Some négociants hope that Americans will begin buying petit châteaus priced between $15 to $35. But those wines aren't well-known in the U.S. “There really is not much of a petit [château] market,” said James Gunter, senior vice president at Glazer's, a major U.S. distributor. “Négociants want to sell them, but do nothing to promote them or help sell them and build in the marketplace. Estate owners really don’t get marketing and promotion in the U.S.”

Which means Bordeaux may be putting all its eggs in China's basket before it truly knows—or understands—the Chinese market.

Troy Peterson
Burbank, CA —  August 10, 2011 6:31pm ET
Bor-dough = Bor-ing for me.
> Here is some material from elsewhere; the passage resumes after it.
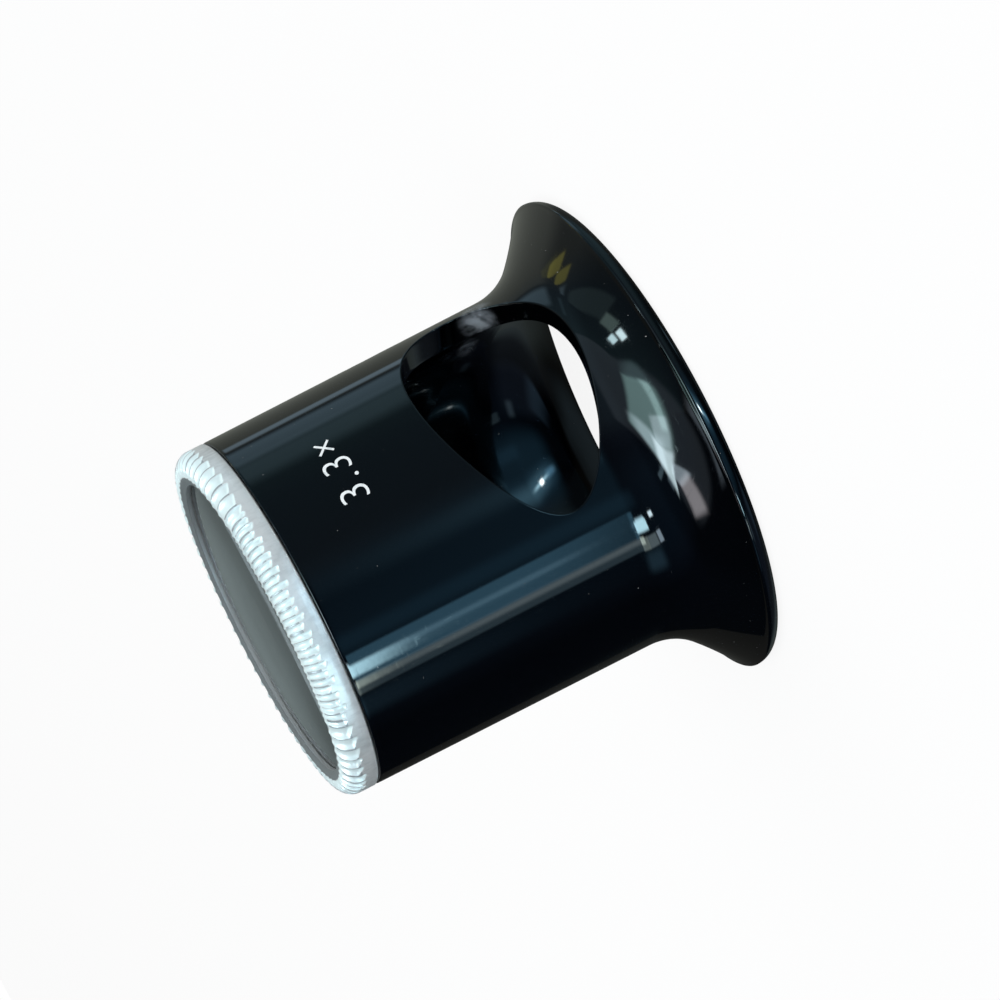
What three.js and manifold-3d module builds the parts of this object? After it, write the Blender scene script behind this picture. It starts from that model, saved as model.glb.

I've played enough guessing games with their futures and I've refused to play since the 2009 campaign. I'm sure someone somewhere (maybe not in China?) will sip a fine Bordeaux 10 years from now and thank me for staying out of play. I wish them all the best. For my taste I live in the best place for fine wine in the world: California!!!
Christopher Sihler
Las Vegas, NV —  August 10, 2011 7:05pm ET
Greed will pop the bubble eventually, it always does.
Mark Ricardo
Alexandria, VA —  August 11, 2011 11:34am ET
It will be interesting to see what the chateaus will do with their futures pricing if and when there is a string of poor vintages. Will this bring them back to reality?
Tone Kelly
Webster NY —  August 11, 2011 6:21pm ET
My fervent wish is that the Bordeaux have great year after great year. If prices continue to rise with each year, the Chateaux will have to hold back ever increasing amounts of wine to keep the prices up. And of course everyone wants 2014 Lascombes at $500 a bottle or 20113 Lafite at $2500 a bottle.

And if they lower the price, then the previous vintages will get stranded and no one will buy them.

I wonder who is going to be stuck with the wine when the bubble bursts?
Miles Beaman
Australia —  August 30, 2011 2:10pm ET
Well, Troy, your thoughts about Bordeaux are precisely what the rest of the world feels about California. Napa must be the worst price to quality equation in the world.